The cloistered contemplative life is ordered exclusively to prayer, the one force that Our Lord said could dispel certain demonic strongholds. The early Christians were aware of this. In looking at the early monastic literature, one of the principal motives which drew men into the desert was to battle with Satan, and this in imitation of the Savior who entered the desert to battle with Satan. And their battles were not merely personal. They were trying to bind the demons, to tie them down so they could not go into the cities, where the people lived, to tempt them. So they saw themselves as soldiers, indeed, officers in the Lord’s army engaged in a real spiritual warfare, fighting back the demons so they could not enter into society.
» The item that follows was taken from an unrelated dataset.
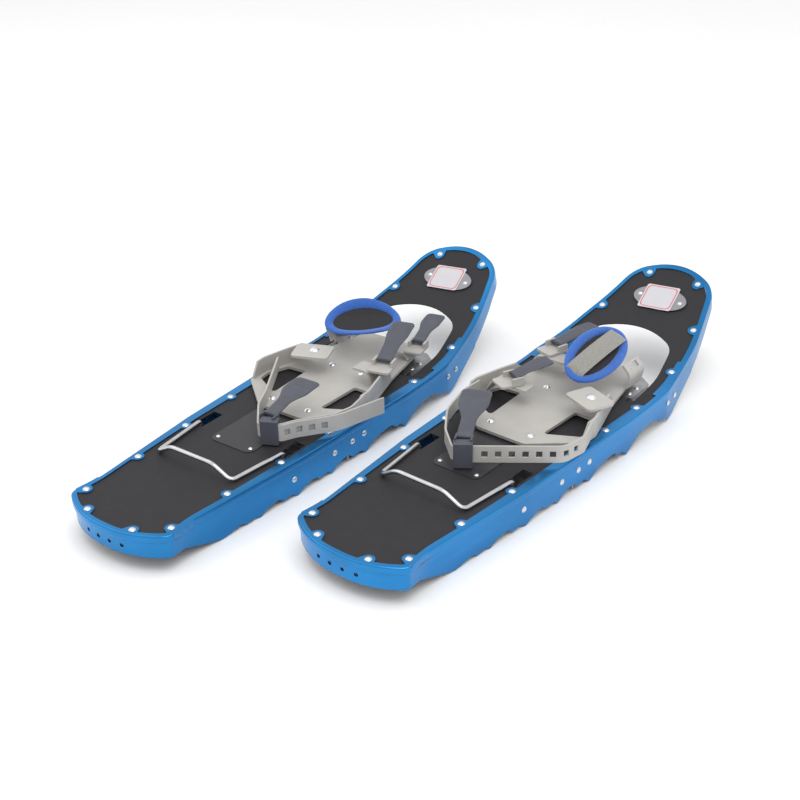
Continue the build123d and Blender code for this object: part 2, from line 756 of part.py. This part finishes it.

This is what contemplative communities should be, centers of prayer to fight back the demonic. Entering the cloister has always been seen metaphorically as entering the desert, far away from the distractions of the world, and as a place where one fights the demons within oneself—but also to fight back the forces of evil as they attack the Church and society. We are all in the midst of this spiritual warfare, but the fighting is particularly intense in the cloister. If they win the battle within their own souls, within the cloister, then the demonic strongholds will be broken and we can more easily overcome the devil’s influence in our families and in society and successfully.
Now that is the responsibility of all Christians, to pray. But the contemplative life is exclusively ordered to and organized around the ministry of intercession. And because of their consecration to that work, their prayers are especially efficacious.